* BEGIN Collected material *

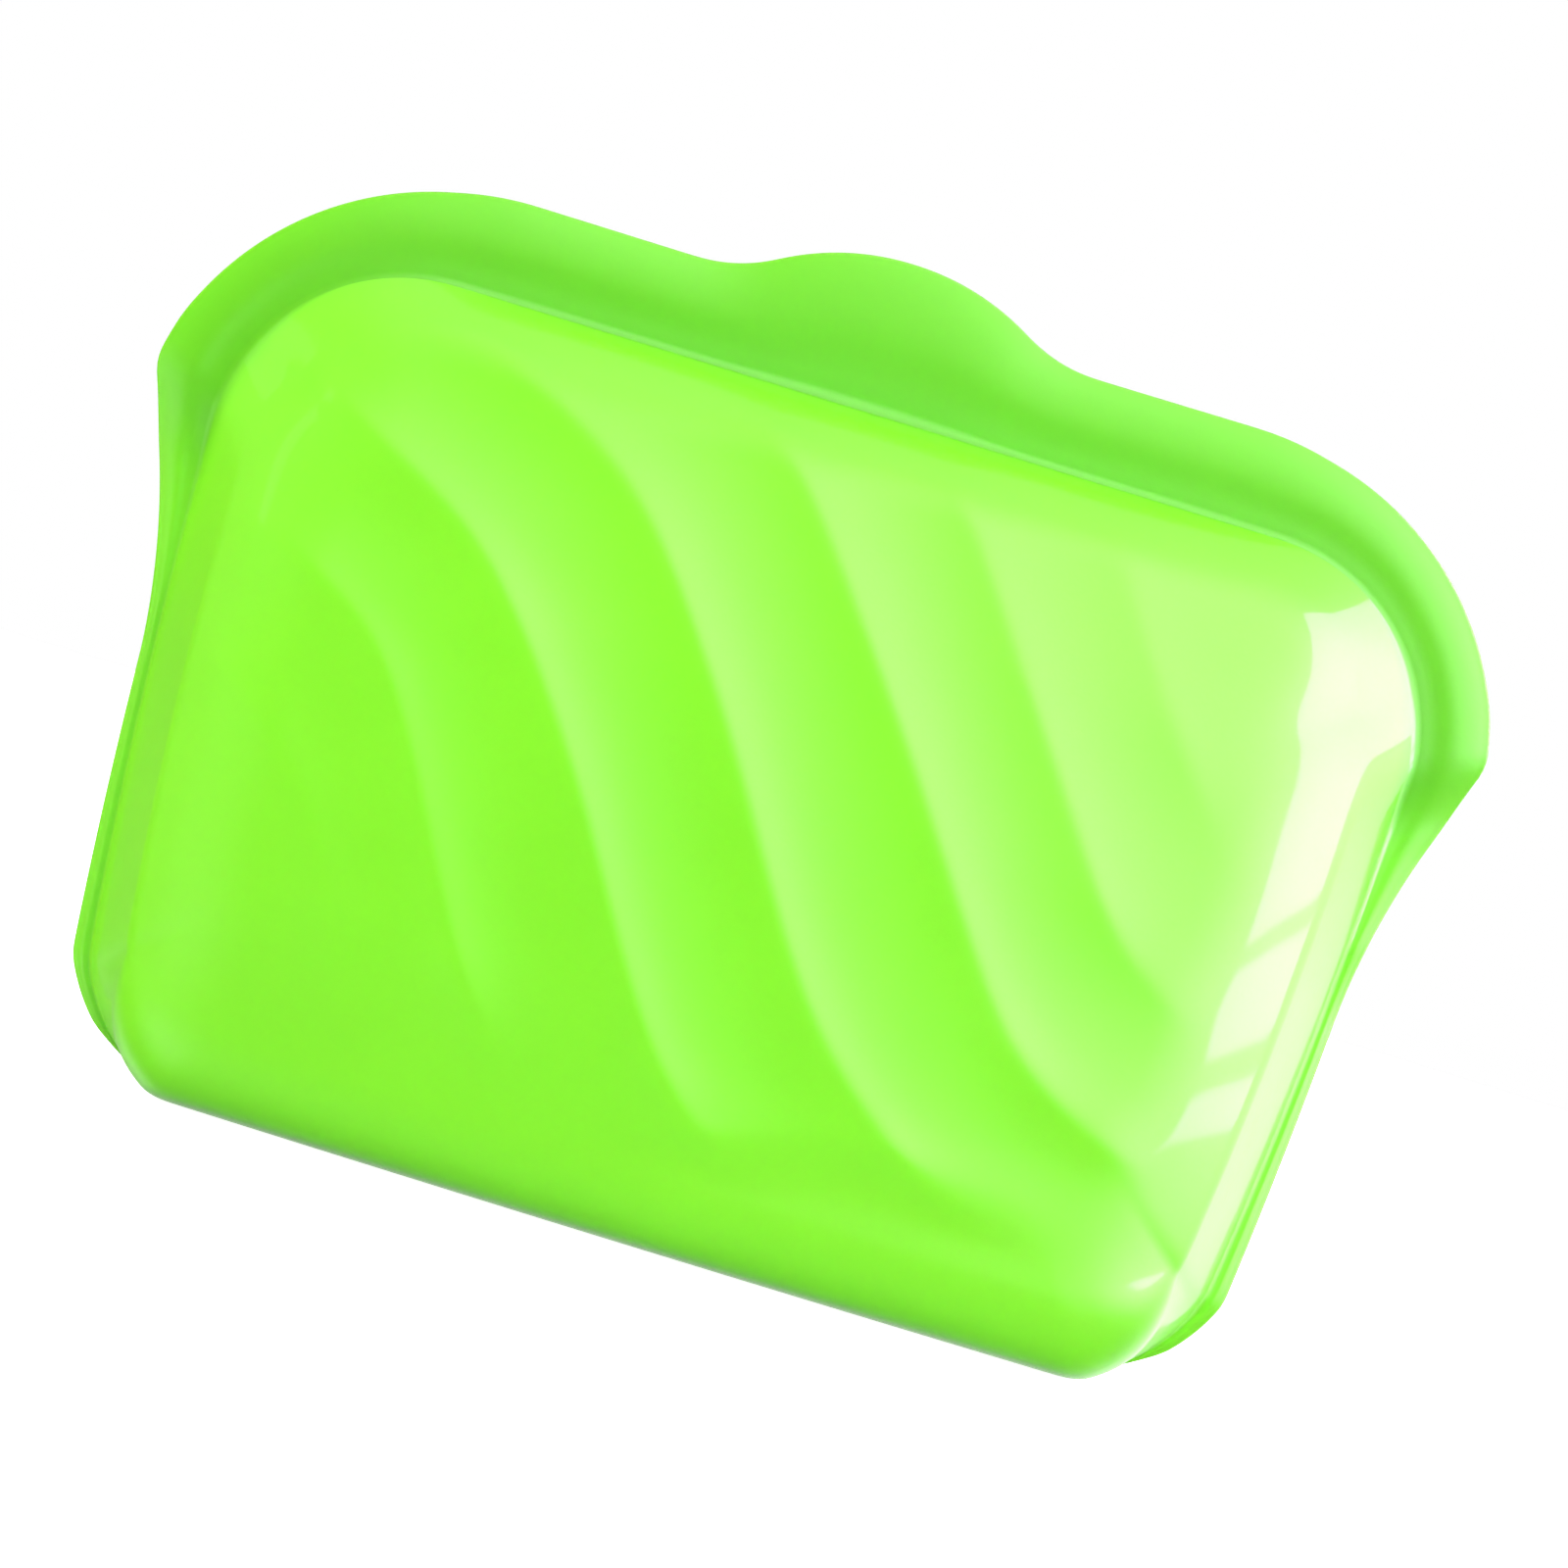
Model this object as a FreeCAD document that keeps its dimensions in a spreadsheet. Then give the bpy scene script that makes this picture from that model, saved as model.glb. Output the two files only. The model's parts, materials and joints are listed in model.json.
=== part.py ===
"""A free-standing silicone food pouch with a press-to-close mouth.

X runs across the pouch, Y from front (-Y) to back (+Y) and Z up from the surface that it stands on.
The front and back halves mirror each other about Y = 0, so each shared piece is drawn once, on the
back, and mirrored. Each half of the mouth swings on a line between the two ears.
"""

import FreeCAD, Part
import Sketcher
import math
import os

Vector = FreeCAD.Vector

# Driving dimensions, in millimetres and degrees.
SIZES = {
    # the pouch, seen from the front
    "base_half_width": 69.0,
    "foot_corner_half_width": 84.3,
    "foot_corner_height": 15.5,
    "foot_corner_radius": 28.0,
    "keel_run": 19.0,
    "keel_drop": 8.0,
    "shoulder_half_width": 90.0,
    "shoulder_height": 96.0,
    "side_bow_radius": 800.0,
    "top_corner_radius": 28.0,
    "side_draft": 12.0,
    # the pouch, seen from the side
    "base_depth": 38.0,
    "edge_radius": 11.0,
    "front_bow_radius": 270.0,
    "shoulder_depth": 12.5,
    "plan_bow_radius": 480.0,
    "face_fillet": 4.0,
    # silicone
    "wall": 1.6,
    "lip_thickness": 2.0,
    "half_gap": 1.6,
    # side rims
    "rim_end_half_width": 82.8,
    "rim_foot_half_width": 86.9,
    "rim_foot_height": 16.0,
    "rim_middle_half_width": 90.4,
    "rim_middle_height": 62.0,
    "rim_sweep_radius": 110.0,
    # the mouth
    "hinge_height": 92.0,
    "hinge_half_width": 97.0,
    "relief_slope": 0.58,
    "ear_half_width": 100.0,
    "ear_height": 101.5,
    "ear_radius": 20.0,
    "lip_corner_half_width": 97.2,
    "lip_corner_height": 112.0,
    "lip_corner_radius": 47.0,
    "lip_flat_half_width": 56.0,
    "lip_height": 138.2,
    "tab_half_width": 28.0,
    "tab_shoulder_half_width": 18.5,
    "tab_shoulder_height": 141.5,
    "tab_root_radius": 18.0,
    "tab_crown_radius": 37.4,
    # the closure
    "zip_end_height": 98.0,
    "zip_straight_half_width": 62.0,
    "zip_radius": 32.0,
    "rib_thickness": 2.6,
    "rib_length": 2.8,
    "rail_thickness": 1.4,
    "rail_length": 2.7,
    "zip_clearance": 0.35,
    "stop_inner_half_width": 90.6,
    "stop_half_width": 96.4,
    "stop_height": 5.0,
    "stop_fillet": 1.5,
    "stop_clearance": 0.3,
    # tool blocks reach this far past the pouch
    "reach": 130.0,
}

doc = FreeCAD.newDocument("SiliconePouch")
sheet = doc.addObject("Spreadsheet::Sheet", "Sizes")
for row, (alias, number) in enumerate(SIZES.items(), start=1):
    sheet.set(f"A{row}", alias)
    sheet.set(f"B{row}", str(number))
    sheet.setAlias(f"B{row}", alias)
doc.recompute()


class Length:
    """A size that carries its value and the sheet expression that it comes from."""

    def __init__(self, value, text):
        self.value = value
        self.text = text

    def __add__(self, other):
        return Length(self.value + number_of(other), f"({self.text} + {text_of(other)})")

    def __sub__(self, other):
        return Length(self.value - number_of(other), f"({self.text} - {text_of(other)})")

    def __mul__(self, other):
        return Length(self.value * number_of(other), f"({self.text} * {text_of(other)})")

    def __neg__(self):
        return Length(-self.value, f"(-{self.text})")


def number_of(size):
    """The value of a Length or a plain number."""
    return size.value if isinstance(size, Length) else float(size)


def text_of(size):
    """The expression of a Length or a plain number."""
    return size.text if isinstance(size, Length) else repr(float(size))


def size(alias):
    """The named cell of the sheet."""
    return Length(float(sheet.get(alias)), f"Sizes.{alias}")


def bind(target, **sizes):
    """Binds properties of an object to sizes. A double underscore stands for a dot."""
    for name, amount in sizes.items():
        target.setExpression(name.replace("__", "."), text_of(amount))
    return target


# ---------------------------------------------------------------- sketches


def add_edge(sketch, start, end, radius):
    """A straight edge, or an arc that bulges to the right of its direction (left if negative)."""
    first = Vector(number_of(start[0]), number_of(start[1]), 0)
    last = Vector(number_of(end[0]), number_of(end[1]), 0)
    if radius is None:
        return sketch.addGeometry(Part.LineSegment(first, last), False)
    bend = number_of(radius)
    chord = last - first
    left = Vector(-chord.y, chord.x, 0).normalize()
    rise = math.sqrt(bend * bend - chord.Length * chord.Length / 4)
    centre = (first + last) * 0.5 + left * math.copysign(rise, bend)
    if bend < 0:
        first, last = last, first
    angles = [math.atan2(point.y - centre.y, point.x - centre.x) for point in (first, last)]
    if angles[1] < angles[0]:
        angles[1] += 2 * math.pi
    circle = Part.Circle(centre, Vector(0, 0, 1), abs(bend))
    return sketch.addGeometry(Part.ArcOfCircle(circle, *angles), False)


def ends_of(radius):
    """The sketch's numbers for an edge's first and last point: arcs always run anticlockwise."""
    backwards = radius is not None and number_of(radius) < 0
    return (2, 1) if backwards else (1, 2)


def closed_outline(sketch, corners):
    """Draws corners (across, up, radius of the edge that follows) and binds every one of them."""
    edges = []
    for index, (across, up, radius) in enumerate(corners):
        following = corners[(index + 1) % len(corners)]
        edges.append(add_edge(sketch, (across, up), following[:2], radius))
    for index, (across, up, radius) in enumerate(corners):
        edge = edges[index]
        start = ends_of(radius)[0]
        end_before = ends_of(corners[index - 1][2])[1]
        sketch.addConstraint(Sketcher.Constraint("Coincident", edges[index - 1], end_before, edge, start))
        for kind, amount, axis in (("DistanceX", across, -2), ("DistanceY", up, -1)):
            if number_of(amount) == 0:
                sketch.addConstraint(Sketcher.Constraint("PointOnObject", edge, start, axis))
                continue
            value = number_of(amount)
            added = sketch.addConstraint(Sketcher.Constraint(kind, -1, 1, edge, start, value))
            sketch.setExpression(f"Constraints[{added}]", text_of(amount))
        if radius is not None:
            bend = abs(number_of(radius))
            added = sketch.addConstraint(Sketcher.Constraint("Radius", edge, bend))
            sketch.setExpression(f"Constraints[{added}]", f"abs({text_of(radius)})")


def mirrored_corners(right, bottom_radius=None, top_radius=None):
    """A whole outline, anticlockwise, from its right half, given from bottom to top."""
    left = []
    for index in range(len(right) - 1, -1, -1):
        across, up, _ = right[index]
        radius = bottom_radius if index == 0 else right[index - 1][2]
        left.append((-across, up, radius))
    across, up, _ = right[-1]
    return right[:-1] + [(across, up, top_radius)] + left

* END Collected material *

Required task: Reproduce all the data word for word.

Output below:
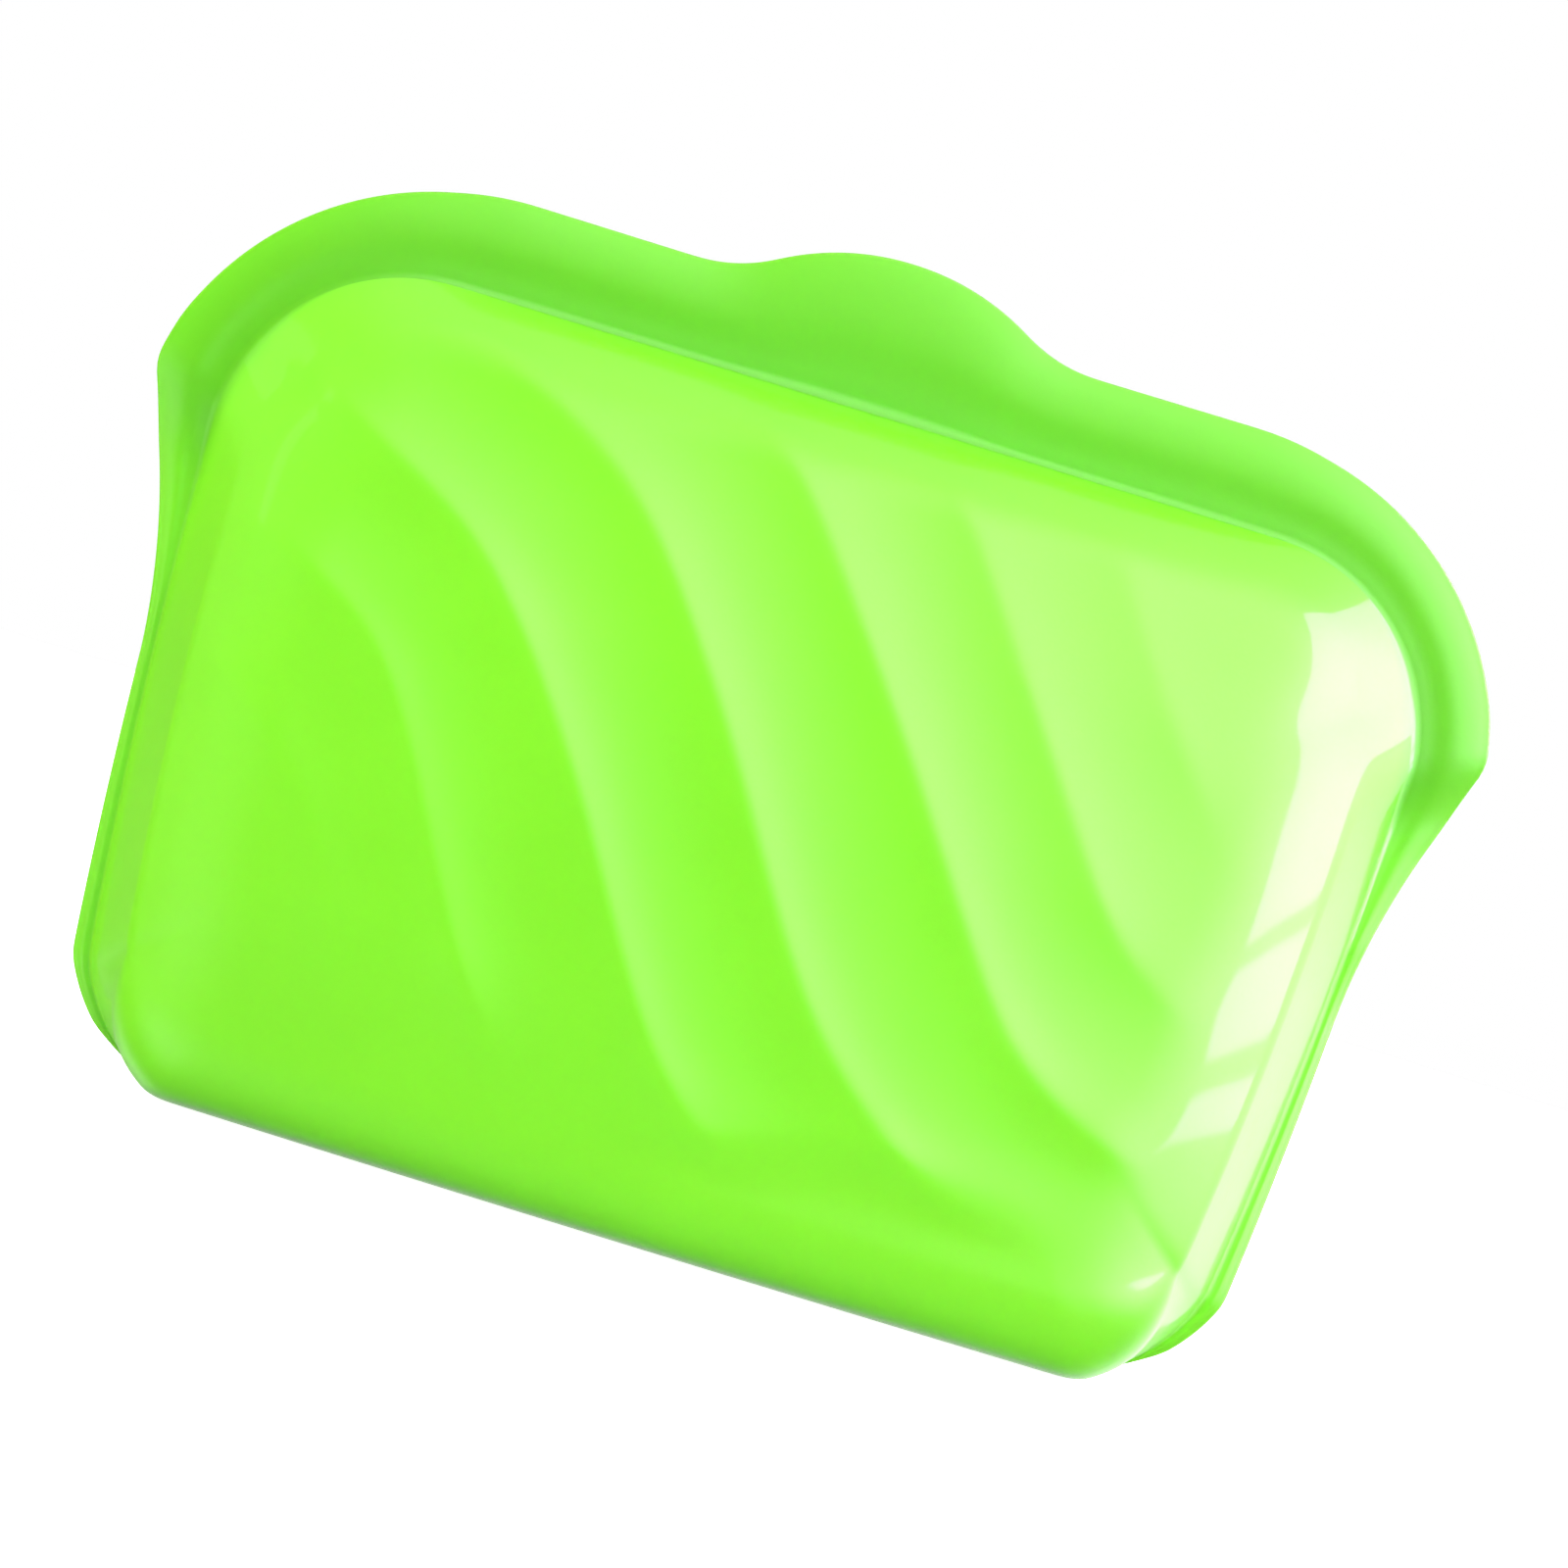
Model this object as a FreeCAD document that keeps its dimensions in a spreadsheet. Then give the bpy scene script that makes this picture from that model, saved as model.glb. Output the two files only. The model's parts, materials and joints are listed in model.json.
=== part.py ===
"""A free-standing silicone food pouch with a press-to-close mouth.

X runs across the pouch, Y from front (-Y) to back (+Y) and Z up from the surface that it stands on.
The front and back halves mirror each other about Y = 0, so each shared piece is drawn once, on the
back, and mirrored. Each half of the mouth swings on a line between the two ears.
"""

import FreeCAD, Part
import Sketcher
import math
import os

Vector = FreeCAD.Vector

# Driving dimensions, in millimetres and degrees.
SIZES = {
    # the pouch, seen from the front
    "base_half_width": 69.0,
    "foot_corner_half_width": 84.3,
    "foot_corner_height": 15.5,
    "foot_corner_radius": 28.0,
    "keel_run": 19.0,
    "keel_drop": 8.0,
    "shoulder_half_width": 90.0,
    "shoulder_height": 96.0,
    "side_bow_radius": 800.0,
    "top_corner_radius": 28.0,
    "side_draft": 12.0,
    # the pouch, seen from the side
    "base_depth": 38.0,
    "edge_radius": 11.0,
    "front_bow_radius": 270.0,
    "shoulder_depth": 12.5,
    "plan_bow_radius": 480.0,
    "face_fillet": 4.0,
    # silicone
    "wall": 1.6,
    "lip_thickness": 2.0,
    "half_gap": 1.6,
    # side rims
    "rim_end_half_width": 82.8,
    "rim_foot_half_width": 86.9,
    "rim_foot_height": 16.0,
    "rim_middle_half_width": 90.4,
    "rim_middle_height": 62.0,
    "rim_sweep_radius": 110.0,
    # the mouth
    "hinge_height": 92.0,
    "hinge_half_width": 97.0,
    "relief_slope": 0.58,
    "ear_half_width": 100.0,
    "ear_height": 101.5,
    "ear_radius": 20.0,
    "lip_corner_half_width": 97.2,
    "lip_corner_height": 112.0,
    "lip_corner_radius": 47.0,
    "lip_flat_half_width": 56.0,
    "lip_height": 138.2,
    "tab_half_width": 28.0,
    "tab_shoulder_half_width": 18.5,
    "tab_shoulder_height": 141.5,
    "tab_root_radius": 18.0,
    "tab_crown_radius": 37.4,
    # the closure
    "zip_end_height": 98.0,
    "zip_straight_half_width": 62.0,
    "zip_radius": 32.0,
    "rib_thickness": 2.6,
    "rib_length": 2.8,
    "rail_thickness": 1.4,
    "rail_length": 2.7,
    "zip_clearance": 0.35,
    "stop_inner_half_width": 90.6,
    "stop_half_width": 96.4,
    "stop_height": 5.0,
    "stop_fillet": 1.5,
    "stop_clearance": 0.3,
    # tool blocks reach this far past the pouch
    "reach": 130.0,
}

doc = FreeCAD.newDocument("SiliconePouch")
sheet = doc.addObject("Spreadsheet::Sheet", "Sizes")
for row, (alias, number) in enumerate(SIZES.items(), start=1):
    sheet.set(f"A{row}", alias)
    sheet.set(f"B{row}", str(number))
    sheet.setAlias(f"B{row}", alias)
doc.recompute()


class Length:
    """A size that carries its value and the sheet expression that it comes from."""

    def __init__(self, value, text):
        self.value = value
        self.text = text

    def __add__(self, other):
        return Length(self.value + number_of(other), f"({self.text} + {text_of(other)})")

    def __sub__(self, other):
        return Length(self.value - number_of(other), f"({self.text} - {text_of(other)})")

    def __mul__(self, other):
        return Length(self.value * number_of(other), f"({self.text} * {text_of(other)})")

    def __neg__(self):
        return Length(-self.value, f"(-{self.text})")


def number_of(size):
    """The value of a Length or a plain number."""
    return size.value if isinstance(size, Length) else float(size)


def text_of(size):
    """The expression of a Length or a plain number."""
    return size.text if isinstance(size, Length) else repr(float(size))


def size(alias):
    """The named cell of the sheet."""
    return Length(float(sheet.get(alias)), f"Sizes.{alias}")


def bind(target, **sizes):
    """Binds properties of an object to sizes. A double underscore stands for a dot."""
    for name, amount in sizes.items():
        target.setExpression(name.replace("__", "."), text_of(amount))
    return target


# ---------------------------------------------------------------- sketches


def add_edge(sketch, start, end, radius):
    """A straight edge, or an arc that bulges to the right of its direction (left if negative)."""
    first = Vector(number_of(start[0]), number_of(start[1]), 0)
    last = Vector(number_of(end[0]), number_of(end[1]), 0)
    if radius is None:
        return sketch.addGeometry(Part.LineSegment(first, last), False)
    bend = number_of(radius)
    chord = last - first
    left = Vector(-chord.y, chord.x, 0).normalize()
    rise = math.sqrt(bend * bend - chord.Length * chord.Length / 4)
    centre = (first + last) * 0.5 + left * math.copysign(rise, bend)
    if bend < 0:
        first, last = last, first
    angles = [math.atan2(point.y - centre.y, point.x - centre.x) for point in (first, last)]
    if angles[1] < angles[0]:
        angles[1] += 2 * math.pi
    circle = Part.Circle(centre, Vector(0, 0, 1), abs(bend))
    return sketch.addGeometry(Part.ArcOfCircle(circle, *angles), False)


def ends_of(radius):
    """The sketch's numbers for an edge's first and last point: arcs always run anticlockwise."""
    backwards = radius is not None and number_of(radius) < 0
    return (2, 1) if backwards else (1, 2)


def closed_outline(sketch, corners):
    """Draws corners (across, up, radius of the edge that follows) and binds every one of them."""
    edges = []
    for index, (across, up, radius) in enumerate(corners):
        following = corners[(index + 1) % len(corners)]
        edges.append(add_edge(sketch, (across, up), following[:2], radius))
    for index, (across, up, radius) in enumerate(corners):
        edge = edges[index]
        start = ends_of(radius)[0]
        end_before = ends_of(corners[index - 1][2])[1]
        sketch.addConstraint(Sketcher.Constraint("Coincident", edges[index - 1], end_before, edge, start))
        for kind, amount, axis in (("DistanceX", across, -2), ("DistanceY", up, -1)):
            if number_of(amount) == 0:
                sketch.addConstraint(Sketcher.Constraint("PointOnObject", edge, start, axis))
                continue
            value = number_of(amount)
            added = sketch.addConstraint(Sketcher.Constraint(kind, -1, 1, edge, start, value))
            sketch.setExpression(f"Constraints[{added}]", text_of(amount))
        if radius is not None:
            bend = abs(number_of(radius))
            added = sketch.addConstraint(Sketcher.Constraint("Radius", edge, bend))
            sketch.setExpression(f"Constraints[{added}]", f"abs({text_of(radius)})")


def mirrored_corners(right, bottom_radius=None, top_radius=None):
    """A whole outline, anticlockwise, from its right half, given from bottom to top."""
    left = []
    for index in range(len(right) - 1, -1, -1):
        across, up, _ = right[index]
        radius = bottom_radius if index == 0 else right[index - 1][2]
        left.append((-across, up, radius))
    across, up, _ = right[-1]
    return right[:-1] + [(across, up, top_radius)] + left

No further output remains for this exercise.